## PROBLEM:
Some lines in the records below may hold the word "lifts"; give the number of those lines and nothing else.

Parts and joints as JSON
= = = =
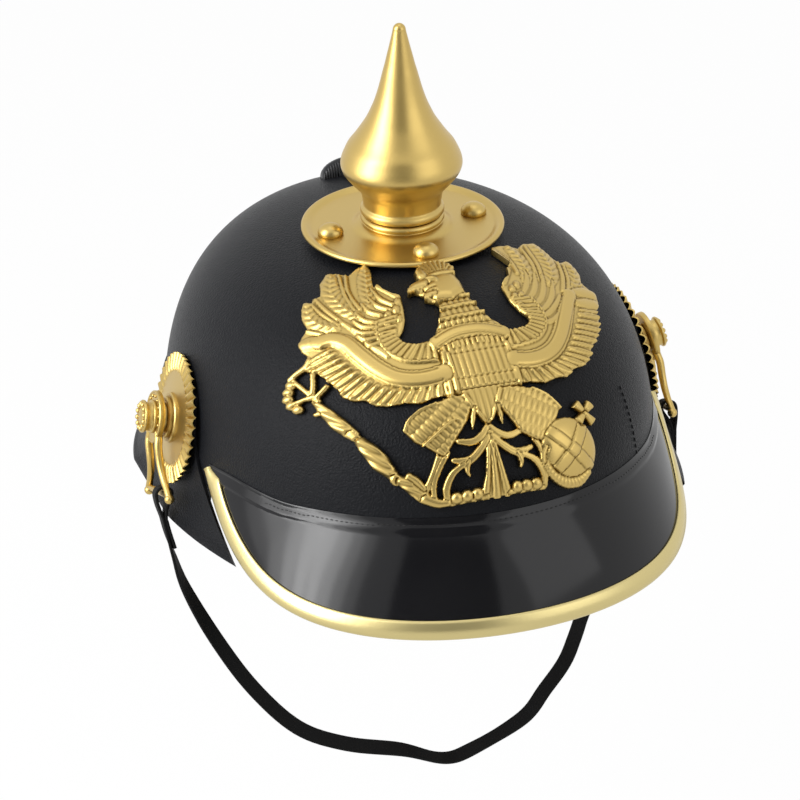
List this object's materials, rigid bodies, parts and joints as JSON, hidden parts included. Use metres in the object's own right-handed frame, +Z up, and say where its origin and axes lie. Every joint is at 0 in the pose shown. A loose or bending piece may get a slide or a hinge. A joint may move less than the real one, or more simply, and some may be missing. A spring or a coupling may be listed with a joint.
{
  "type": "spiked parade helmet",
  "caption": "Domed black parade helmet with front visor, neck guard, screwed gilt spike, eagle front plate, side cockades and a hanging chin strap.",
  "frame": {"origin": "centre of the head opening, level with the shell's foot", "axes": "+Z up to the spike, -Y to the front visor, +X to the viewer's right when the helmet faces them"},
  "size_m": [0.225, 0.2966, 0.2965],
  "materials": {
    "grained_black": "fine grained near-black, satin",
    "dark_band": "near-black, satin",
    "patent_black": "gloss black",
    "pale_brass": "satin pale brass",
    "gilt": "satin gilt, lightly polished on the high parts",
    "steel": "plain",
    "tan_leather": "matt tan",
    "black_cord": "braided cotton",
    "strap_black": "smooth black"
  },
  "bodies": {
    "helmet": {"shell": "grained_black", "front_visor": "patent_black", "visor_trim": "pale_brass", "neck_guard": "grained_black", "rear_spine": "dark_band", "spine_rivets": "steel", "spike_plate": "gilt", "plate_studs": "gilt", "stud_nuts": "steel", "spike_socket": "steel", "eagle_plate": "gilt", "eagle_screws": "steel", "eagle_nuts": "steel", "left_cockade": "gilt", "right_cockade": "gilt", "left_post": "steel", "right_post": "steel", "left_post_nut": "steel", "right_post_nut": "steel", "sweatband": "tan_leather", "band_rivets": "steel", "crown_lining": "tan_leather", "lining_cord": "black_cord"},
    "spike": {"spike": "gilt"},
    "left_lug": {"left_lug": "gilt"},
    "right_lug": {"right_lug": "gilt"},
    "left_knob": {"left_knob": "gilt"},
    "right_knob": {"right_knob": "gilt"},
    "chin_strap": {"chin_strap": "strap_black"}
  },
  "joints": [
    {"name": "spike_screw", "type": "hinge", "parent": "helmet", "child": "spike", "pos_m": [0, 0, 0.112], "axis": [0, 0, 1], "continuous": true},
    {"name": "left_knob_screw", "type": "hinge", "parent": "helmet", "child": "left_knob", "pos_m": [-0.0962, -0.003, 0.0383], "axis": [-0.9744, 0, 0.225], "continuous": true},
    {"name": "right_knob_screw", "type": "hinge", "parent": "helmet", "child": "right_knob", "pos_m": [0.0962, -0.003, 0.0383], "axis": [0.9744, 0, 0.225], "continuous": true},
    {"name": "strap_swing", "type": "hinge", "parent": "helmet", "child": "chin_strap", "pos_m": [0, -0.00323, 0.04046], "axis": [-1, 0, 0], "range_deg": [-30, 10]},
    {"name": "left_lug_swing", "type": "hinge", "parent": "helmet", "child": "left_lug", "pos_m": [-0.0962, -0.003, 0.0383], "axis": [-0.9744, 0, 0.225], "range_deg": [-30, 10]},
    {"name": "right_lug_swing", "type": "hinge", "parent": "helmet", "child": "right_lug", "pos_m": [0.0962, -0.003, 0.0383], "axis": [-0.9744, 0, -0.225], "range_deg": [-30, 10]}
  ],
  "couplings": [
    {"joint": "left_lug_swing", "follows": "strap_swing", "ratio": 1},
    {"joint": "right_lug_swing", "follows": "strap_swing", "ratio": 1}
  ]
}
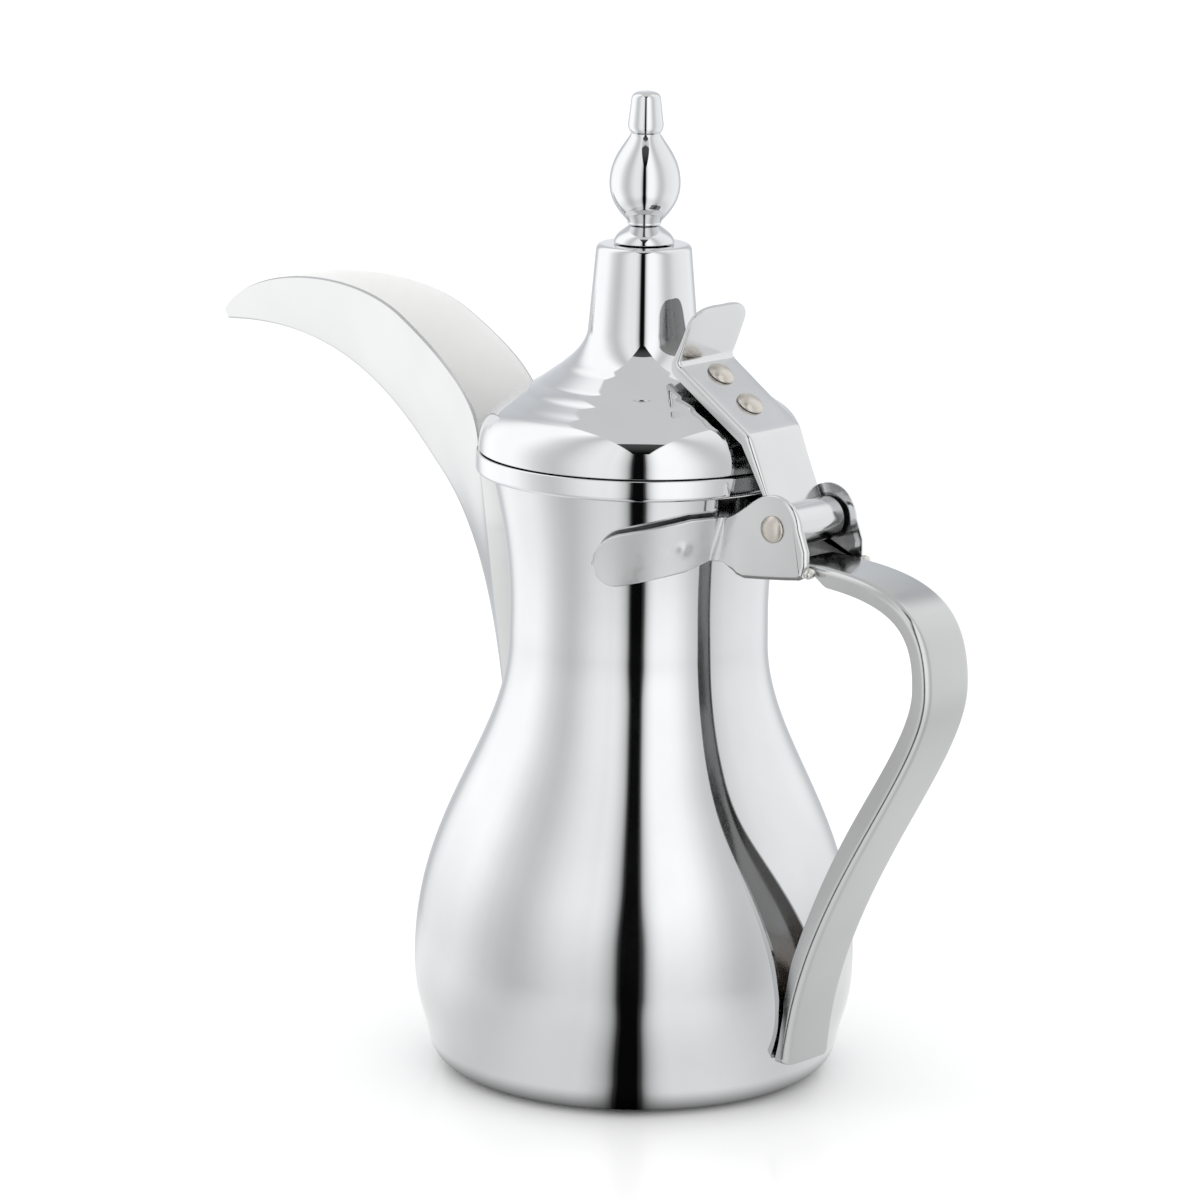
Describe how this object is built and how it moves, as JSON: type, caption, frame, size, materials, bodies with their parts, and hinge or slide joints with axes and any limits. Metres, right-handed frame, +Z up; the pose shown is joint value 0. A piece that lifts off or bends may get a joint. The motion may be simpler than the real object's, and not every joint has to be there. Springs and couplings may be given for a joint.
{
  "type": "dallah coffee pot",
  "caption": "Polished steel dallah: waisted pot with an open curved beak spout, a pressed channel handle and a hinged chimney lid with a thumb lever and a bulb finial.",
  "frame": {"origin": "centre of the flat base, on the pot's own axis", "axes": "+Z up along the pot's axis, -X towards the spout, +X towards the handle; the pot is symmetric about the XZ plane"},
  "size_m": [0.2622, 0.121, 0.27],
  "materials": {
    "polished_steel": "mirror-polished stainless steel",
    "handle_steel": "polished pressed steel, slightly softer than the pot",
    "pin_steel": "satin, warm grey, burnished heads",
    "plain_steel": "plain turned or spun inside finish",
    "braze": "weld bead, lightly polished"
  },
  "bodies": {
    "pot": {"body_shell": "polished_steel", "base_plate": "polished_steel", "rim_band": "polished_steel", "spout_shell": "polished_steel", "hinge_bracket": "handle_steel", "hinge_pin": "pin_steel", "handle_channel": "handle_steel", "handle_weld_left": "braze", "handle_weld_right": "braze", "foot_weld": "braze"},
    "lid": {"lid_shell": "polished_steel", "lid_seat_ring": "plain_steel", "lid_lever": "handle_steel", "upper_lever_rivet": "pin_steel", "lower_lever_rivet": "pin_steel", "finial_foot": "polished_steel", "finial_bulb": "polished_steel", "finial_tip": "polished_steel", "finial_stud": "plain_steel", "finial_washer": "plain_steel", "finial_nut": "plain_steel"}
  },
  "joints": [
    {"name": "lid_hinge", "type": "hinge", "parent": "pot", "child": "lid", "pos_m": [0.0564, 0, 0.1601], "axis": [0, 1, 0], "range_deg": [0, 134]}
  ]
}
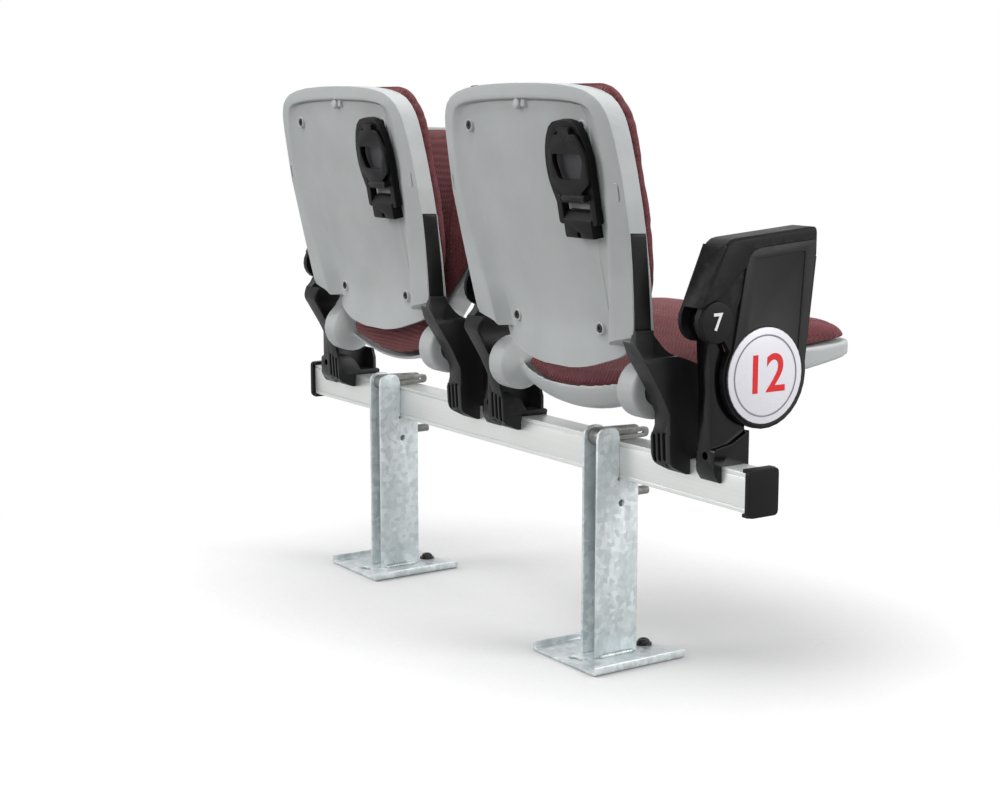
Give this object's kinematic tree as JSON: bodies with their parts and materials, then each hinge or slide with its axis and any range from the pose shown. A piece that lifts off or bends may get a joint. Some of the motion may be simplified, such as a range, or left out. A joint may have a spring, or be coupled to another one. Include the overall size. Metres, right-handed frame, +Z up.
{
  "type": "stadium seat",
  "caption": "Beam-mounted stadium seats with tip-up padded seats, padded backs, lifting arms, fold-down cup holders, round end discs and channel posts on floor plates.",
  "frame": {"origin": "on the floor, under the centre of the bounding box", "axes": "+X along the beam towards the sitter's left, -Y the way the sitter faces, +Z up"},
  "size_m": [1.1656, 0.4564, 0.792],
  "materials": {
    "beam": "extruded, satin",
    "cap": "moulded, satin",
    "post": "galvanised, pressed",
    "base": "galvanised, pressed",
    "bolt": "blackened",
    "lever": "zinc plated",
    "shell": "moulded, fine grain",
    "cushion": "padded, slubbed weave",
    "bracket": "moulded, fine grain",
    "column": "glossy",
    "arm": "moulded, grained",
    "cup_holder": "moulded, satin",
    "panel": "smooth"
  },
  "bodies": {
    "frame": {"beam": "beam", "beam_cap_right": "cap", "post_right": "post", "base_plate_right": "base", "floor_bolt_right": "bolt", "clamp_bolt_right": "lever", "back_shell_right": "shell", "back_cushion_right": "cushion", "back_screw_right_1": "bolt", "back_screw_right_2": "bolt", "back_screw_right_3": "bolt", "back_screw_right_4": "bolt", "bracket_right_right": "bracket", "seat_pin_right_right": "bolt", "bracket_right_left": "bracket", "seat_pin_right_left": "bolt", "cup_block_right": "cup_holder", "beam_cap_left": "cap", "post_left": "post", "base_plate_left": "base", "floor_bolt_left": "bolt", "clamp_bolt_left": "lever", "back_shell_left": "shell", "back_cushion_left": "cushion", "back_screw_left_1": "bolt", "back_screw_left_2": "bolt", "back_screw_left_3": "bolt", "back_screw_left_4": "bolt", "bracket_left_right": "bracket", "seat_pin_left_right": "bolt", "bracket_left_left": "bracket", "seat_pin_left_left": "bolt", "cup_block_left": "cup_holder", "arm_column_right": "column", "hub_pin_right": "bolt", "arm_column_middle": "column", "hub_pin_middle": "bolt", "arm_column_left": "column", "hub_pin_left": "bolt"},
    "seat_right": {"seat_shell_right": "shell", "seat_cushion_right": "cushion"},
    "holder_ring_right": {"cup_ring_right": "cup_holder"},
    "holder_flap_right": {"cup_flap_right": "cup_holder"},
    "lever_right": {"clamp_lever_right": "lever"},
    "seat_left": {"seat_shell_left": "shell", "seat_cushion_left": "cushion"},
    "holder_ring_left": {"cup_ring_left": "cup_holder"},
    "holder_flap_left": {"cup_flap_left": "cup_holder"},
    "lever_left": {"clamp_lever_left": "lever"},
    "armrest_right": {"arm_right": "arm", "hub_cap_right": "arm", "end_panel_right": "arm", "end_disc_right": "panel"},
    "armrest_middle": {"arm_middle": "arm", "hub_cap_middle": "arm"},
    "armrest_left": {"arm_left": "arm", "hub_cap_left": "arm", "end_panel_left": "arm", "end_disc_left": "panel"}
  },
  "joints": [
    {"name": "seat_right_tip", "type": "hinge", "parent": "frame", "child": "seat_right", "pos_m": [-0.25, 0.11177, 0.394], "axis": [-1, 0, 0], "range_deg": [0, 70]},
    {"name": "holder_ring_right_fold", "type": "hinge", "parent": "frame", "child": "holder_ring_right", "pos_m": [-0.3585, 0.19106, 0.61701], "axis": [-1, 0, 0], "range_deg": [0, 80]},
    {"name": "holder_flap_right_drop", "type": "hinge", "parent": "holder_ring_right", "child": "holder_flap_right", "pos_m": [-0.3585, 0.20983, 0.64508], "axis": [-1, 0, 0], "range_deg": [0, 24]},
    {"name": "lever_right_turn", "type": "hinge", "parent": "frame", "child": "lever_right", "pos_m": [-0.295, 0.10677, 0.312], "axis": [-1, 0, 0], "range_deg": [0, 24]},
    {"name": "seat_left_tip", "type": "hinge", "parent": "frame", "child": "seat_left", "pos_m": [0.25, 0.11177, 0.394], "axis": [1, 0, 0], "range_deg": [0, 70]},
    {"name": "holder_ring_left_fold", "type": "hinge", "parent": "frame", "child": "holder_ring_left", "pos_m": [0.1415, 0.19106, 0.61701], "axis": [-1, 0, 0], "range_deg": [0, 80]},
    {"name": "holder_flap_left_drop", "type": "hinge", "parent": "holder_ring_left", "child": "holder_flap_left", "pos_m": [0.1415, 0.20983, 0.64508], "axis": [-1, 0, 0], "range_deg": [0, 24]},
    {"name": "lever_left_turn", "type": "hinge", "parent": "frame", "child": "lever_left", "pos_m": [0.295, 0.10677, 0.312], "axis": [-1, 0, 0], "range_deg": [0, 100]},
    {"name": "armrest_right_lift", "type": "hinge", "parent": "frame", "child": "armrest_right", "pos_m": [-0.5, 0.10327, 0.4935], "axis": [-1, 0, 0], "range_deg": [0, 90]},
    {"name": "armrest_middle_lift", "type": "hinge", "parent": "frame", "child": "armrest_middle", "pos_m": [0, 0.10327, 0.4935], "axis": [-1, 0, 0], "range_deg": [0, 90]},
    {"name": "armrest_left_lift", "type": "hinge", "parent": "frame", "child": "armrest_left", "pos_m": [0.5, 0.10327, 0.4935], "axis": [-1, 0, 0], "range_deg": [0, 90]}
  ],
  "couplings": [
    {"joint": "holder_flap_right_drop", "follows": "holder_ring_right_fold", "ratio": 0.3},
    {"joint": "holder_flap_left_drop", "follows": "holder_ring_left_fold", "ratio": 0.3}
  ]
}
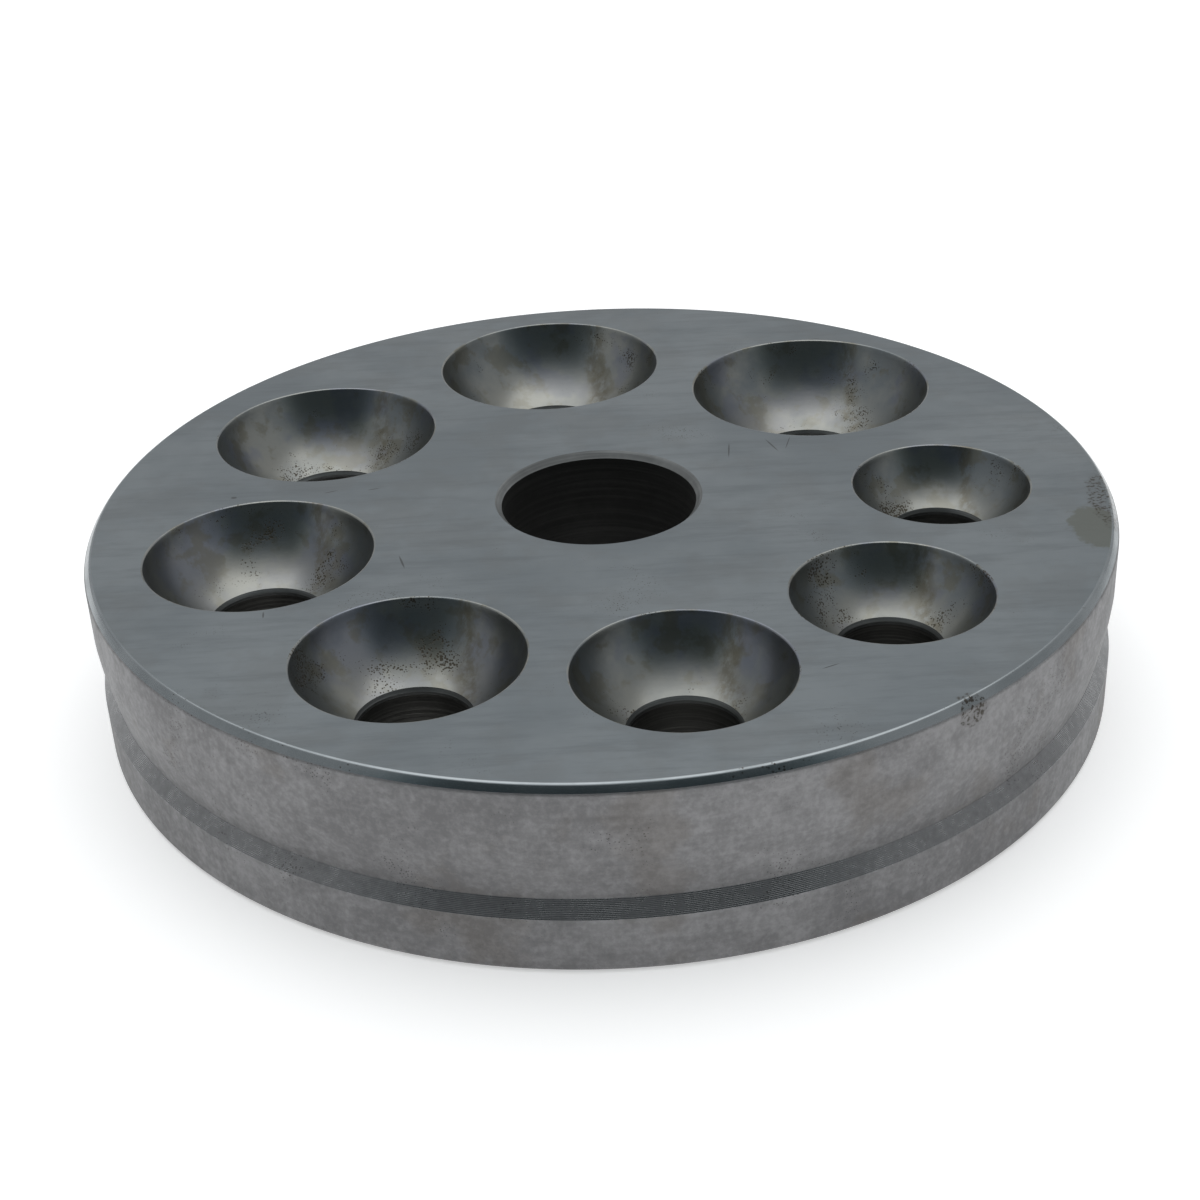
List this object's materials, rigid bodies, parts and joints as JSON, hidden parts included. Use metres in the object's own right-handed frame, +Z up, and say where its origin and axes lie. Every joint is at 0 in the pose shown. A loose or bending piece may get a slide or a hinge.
= = = =
## OUTPUT:
2